# GOAL OF THE EXERCISE
Quote every line below exactly as it reads.

━━━━━━━━━━

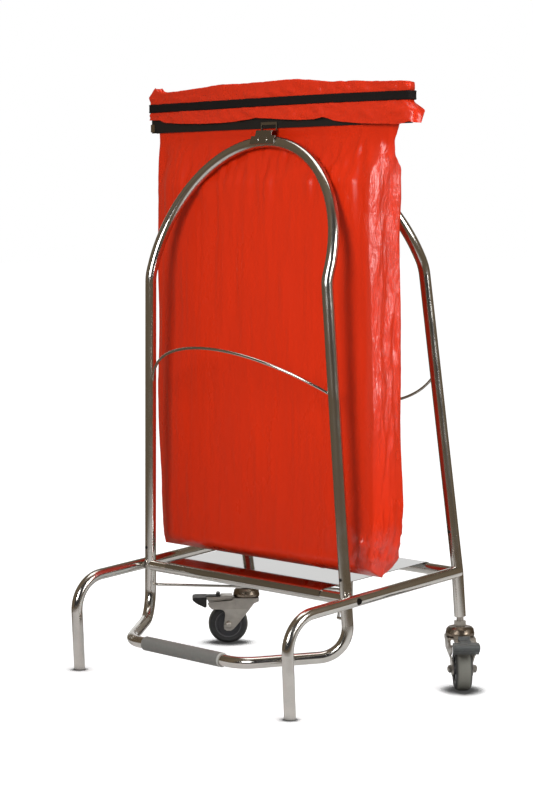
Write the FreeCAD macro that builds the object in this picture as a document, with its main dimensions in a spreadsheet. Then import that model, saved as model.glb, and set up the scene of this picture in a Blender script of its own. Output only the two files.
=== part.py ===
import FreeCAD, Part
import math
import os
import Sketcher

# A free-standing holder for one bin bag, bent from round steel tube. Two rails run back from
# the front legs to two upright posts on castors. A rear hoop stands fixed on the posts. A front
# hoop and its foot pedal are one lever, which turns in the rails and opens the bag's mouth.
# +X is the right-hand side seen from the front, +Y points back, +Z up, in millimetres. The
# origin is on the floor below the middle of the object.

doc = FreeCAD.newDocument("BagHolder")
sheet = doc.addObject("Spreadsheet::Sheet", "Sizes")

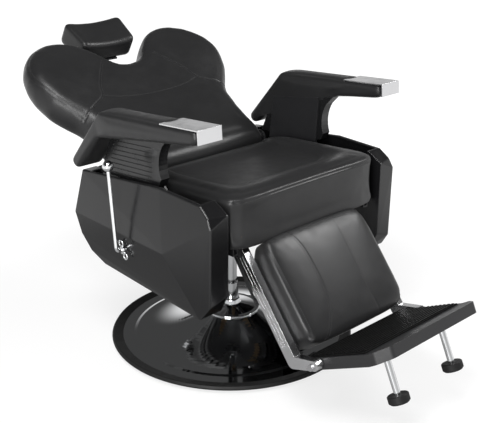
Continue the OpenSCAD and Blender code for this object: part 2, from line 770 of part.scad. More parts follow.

━━━━━━━━━━

# TASK ANSWER
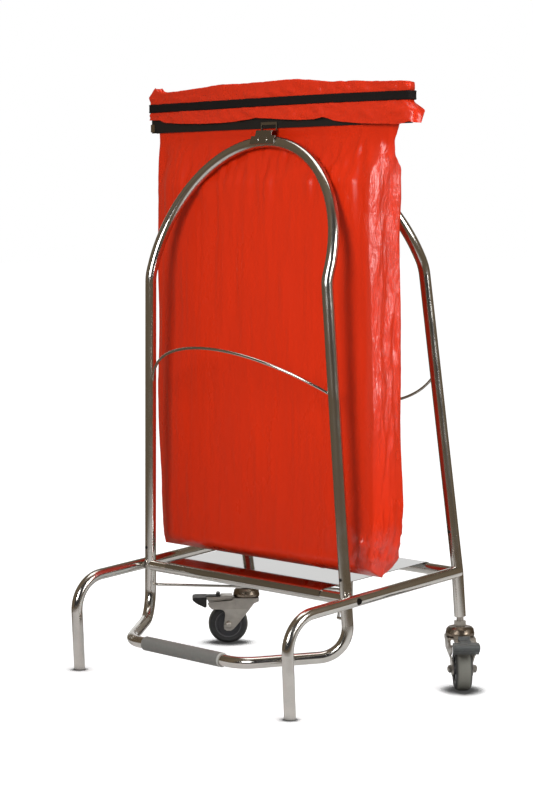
Write the FreeCAD macro that builds the object in this picture as a document, with its main dimensions in a spreadsheet. Then import that model, saved as model.glb, and set up the scene of this picture in a Blender script of its own. Output only the two files.
=== part.py ===
import FreeCAD, Part
import math
import os
import Sketcher

# A free-standing holder for one bin bag, bent from round steel tube. Two rails run back from
# the front legs to two upright posts on castors. A rear hoop stands fixed on the posts. A front
# hoop and its foot pedal are one lever, which turns in the rails and opens the bag's mouth.
# +X is the right-hand side seen from the front, +Y points back, +Z up, in millimetres. The
# origin is on the floor below the middle of the object.

doc = FreeCAD.newDocument("BagHolder")
sheet = doc.addObject("Spreadsheet::Sheet", "Sizes")

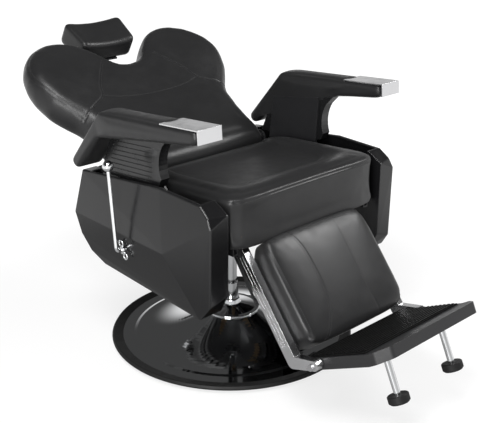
Continue the OpenSCAD and Blender code for this object: part 2, from line 770 of part.scad. More parts follow.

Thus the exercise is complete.